“If you want to be a creative person, then you’re gonna have to be creative in how you put your career together. There isn’t a path. Part of the creativity is making your path.”
I had previously assisted a commercial photographer and decided that that was not the route for me, that there was something kind of soul-crushing about the whole experience. I was always nervous to work as a photographer, to say, make my living doing weddings or something like that, because then I thought I would hate photography. I got a job working in the darkroom of an art museum, and this was a pretty good job—a 9 to 5, and for me that was important. I decided at a certain point that I could be really aggressive in my working life and thus have to give up my art, or I could have this low-paying, but not all that demanding job, and then I would have my brain free on the weekends and the evenings and so forth. So that’s what I did. I wasn’t particularly satisfied at work but then—and this is important—I was very hard on myself in terms of continuing to work on my photography. So every weekend I would do something—if I didn’t do something I would just be really upset with myself.
Yeah. Now I’m in the position where I see a lot of young photographers pushing their work, and I think that’s fine, but so often it’s wasted effort before the work is ready. Everyone’s running around trying to promote themselves, and you kinda have to put in those years of hard work to make something decent before you do that. Particularly that first project is the hardest thing. I always say the 20s are the hardest decade because you don’t have money and you don’t have a reputation. In relation to this kind of issue, I’m always wary that the advice is like “you need to put together this promo package that you send out to these 100 people.” No, you need to do the work, and worry about that later.
Yeah, I went shooting every weekend, more or less. In the beginning, for example, coming out of school I didn’t know how to photograph other people. I was a super shy person so I was terrified, but I knew that I had to learn how to do that, so I just went out practicing, essentially. At that time, when I was working those jobs, it was really an unhappy time. My job was terrible, the first job. Then I’m going out and taking these pictures which I know are not a real project—it’s like, not great work, just practice.

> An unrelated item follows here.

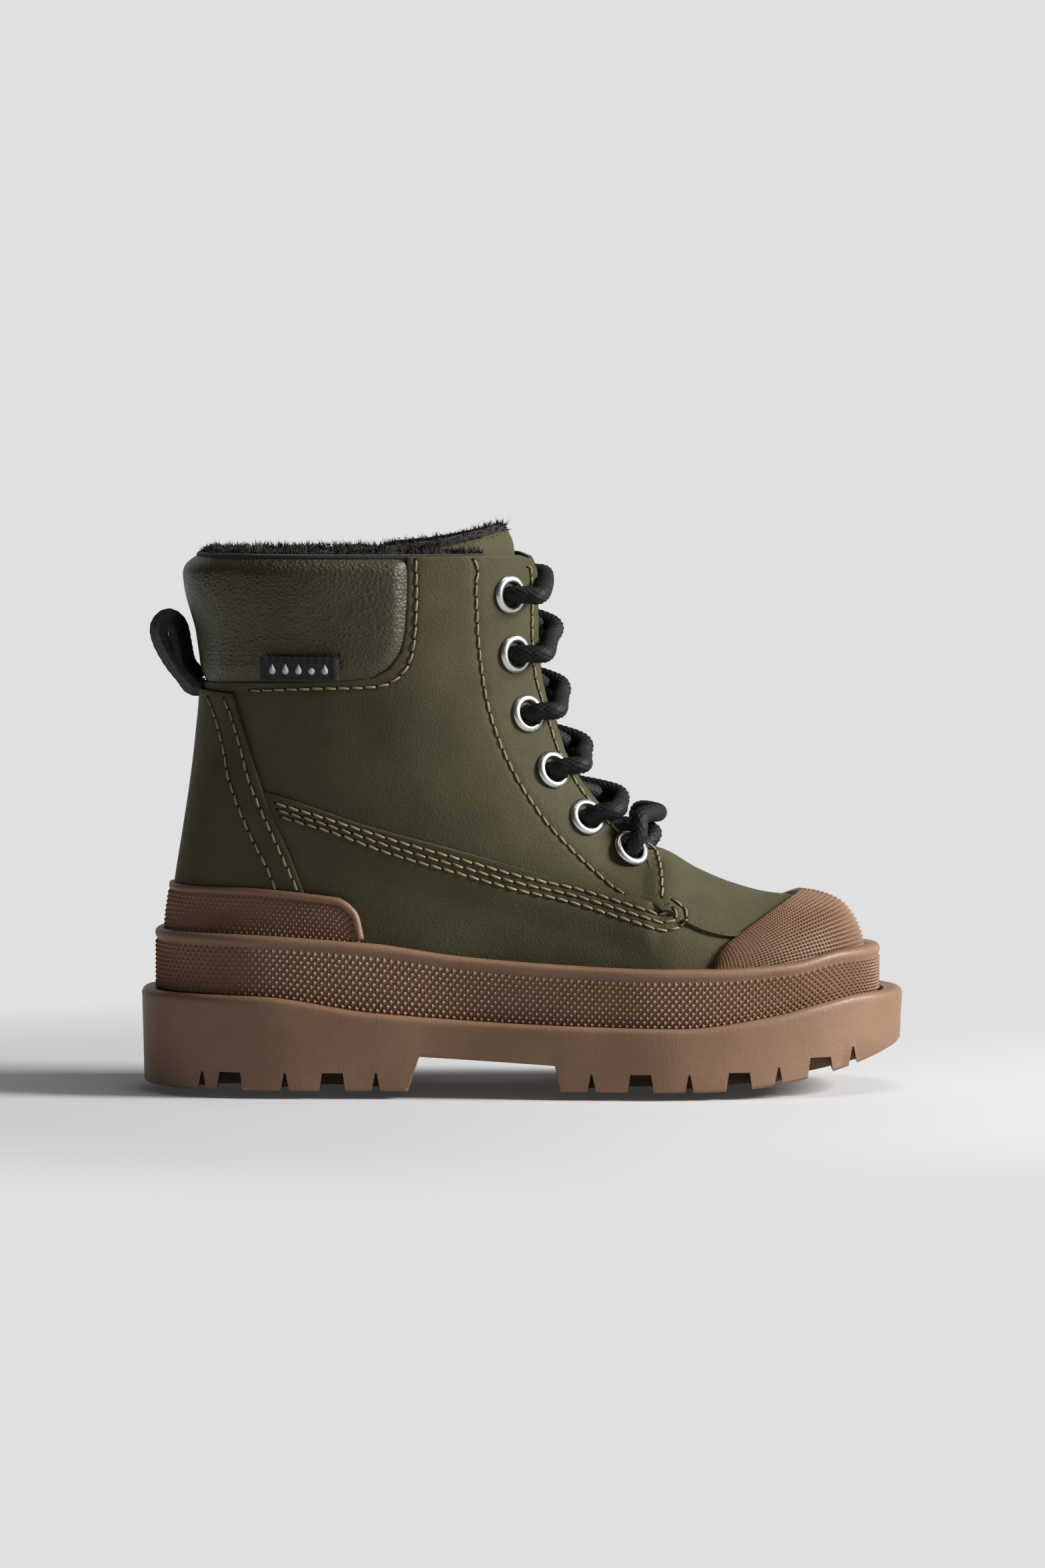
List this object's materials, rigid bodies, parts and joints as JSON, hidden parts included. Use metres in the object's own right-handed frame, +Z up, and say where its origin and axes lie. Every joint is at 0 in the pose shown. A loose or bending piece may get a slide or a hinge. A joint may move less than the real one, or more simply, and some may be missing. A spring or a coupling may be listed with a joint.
{
  "type": "insulated lace-up winter boot",
  "caption": "Child-size padded and pile-lined lace-up boot with a lugged rubber cup sole, textured heel rand and toe cap, padded collar, gusseted tongue and heel pull loop.",
  "frame": {"origin": "on the ground, at the middle of the sole's length and width", "axes": "+X to the toe, +Z up, +Y to the inner (medial) side of this right boot"},
  "size_m": [0.2178, 0.093, 0.1576],
  "materials": {
    "gum_rubber": "moulded gum rubber, fine pebble grain",
    "olive_nubuck": "matt brushed nubuck-like face",
    "olive_leather": "fine-grained soft leather",
    "dark_fabric": "thin woven textile",
    "dark_pile": "short dense pile",
    "black_webbing": "woven tape",
    "lace_cord": "round braided cord",
    "foam": "closed-cell foam",
    "fibre_board": "pressed fibre board",
    "polished_steel": "polished plated steel"
  },
  "bodies": {
    "root": {"outsole": "gum_rubber", "midsole": "gum_rubber", "heel_rand": "gum_rubber", "toe_cap": "gum_rubber", "midsole_core": "foam", "bottom_filler": "foam", "shank": "polished_steel", "insole_board": "fibre_board", "vamp": "olive_nubuck", "quarter_lateral": "olive_nubuck", "quarter_medial": "olive_nubuck", "backstay": "olive_nubuck", "collar_pad": "olive_leather", "collar_foam": "foam", "eyestay_reinforcement_lateral": "dark_fabric", "eyestay_reinforcement_medial": "dark_fabric", "heel_counter": "fibre_board", "toe_puff": "fibre_board", "waterproof_membrane": "dark_fabric", "insulation": "foam", "lining": "dark_pile", "gusset_lateral": "dark_fabric", "gusset_medial": "dark_fabric", "lace": "lace_cord", "eyelet_lateral_1": "polished_steel", "eyelet_lateral_2": "polished_steel", "eyelet_lateral_3": "polished_steel", "eyelet_lateral_4": "polished_steel", "eyelet_lateral_5": "polished_steel", "eyelet_lateral_6": "polished_steel", "eyelet_medial_1": "polished_steel", "eyelet_medial_2": "polished_steel", "eyelet_medial_3": "polished_steel", "eyelet_medial_4": "polished_steel", "eyelet_medial_5": "polished_steel", "eyelet_medial_6": "polished_steel"},
    "tongue_flap": {"tongue": "olive_nubuck", "tongue_padding": "foam", "tongue_lining": "dark_pile"},
    "heel_loop_body": {"heel_loop": "black_webbing"},
    "label_body": {"label": "black_webbing"},
    "footbed_body": {"footbed": "dark_pile"}
  },
  "joints": [
    {"name": "tongue_hinge", "type": "hinge", "parent": "root", "child": "tongue_flap", "pos_m": [0.0205, 0, 0.0705], "axis": [0, -1, 0], "range_deg": [0, 7]},
    {"name": "heel_loop_hinge", "type": "hinge", "parent": "root", "child": "heel_loop_body", "pos_m": [-0.0945, -0.0014, 0.1128], "axis": [0, -1, 0], "range_deg": [0, 25]},
    {"name": "label_hinge", "type": "hinge", "parent": "root", "child": "label_body", "pos_m": [-0.06276, -0.03866, 0.11535], "axis": [0.9775, -0.2108, 0], "range_deg": [0, 60]},
    {"name": "footbed_lift", "type": "hinge", "parent": "root", "child": "footbed_body", "pos_m": [0.086, 0.002, 0.031], "axis": [0, 1, 0], "range_deg": [0, 7]}
  ]
}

Yeah. It just felt big; it felt bigger than anything I’d done before. Things worked in a kind of fluid way, where I wasn’t forcing everything. I have to imagine that if you’re a musician you have this feeling—“practice practice practice, play dumb little shows, dumb little shows”—and then there must be a moment where you’re not thinking as hard. That was a big thing too, because as a young photographer you’re tearing your hair out all the time trying to make something new. I think I reached the point where I could just relax and make work, and feel good about that.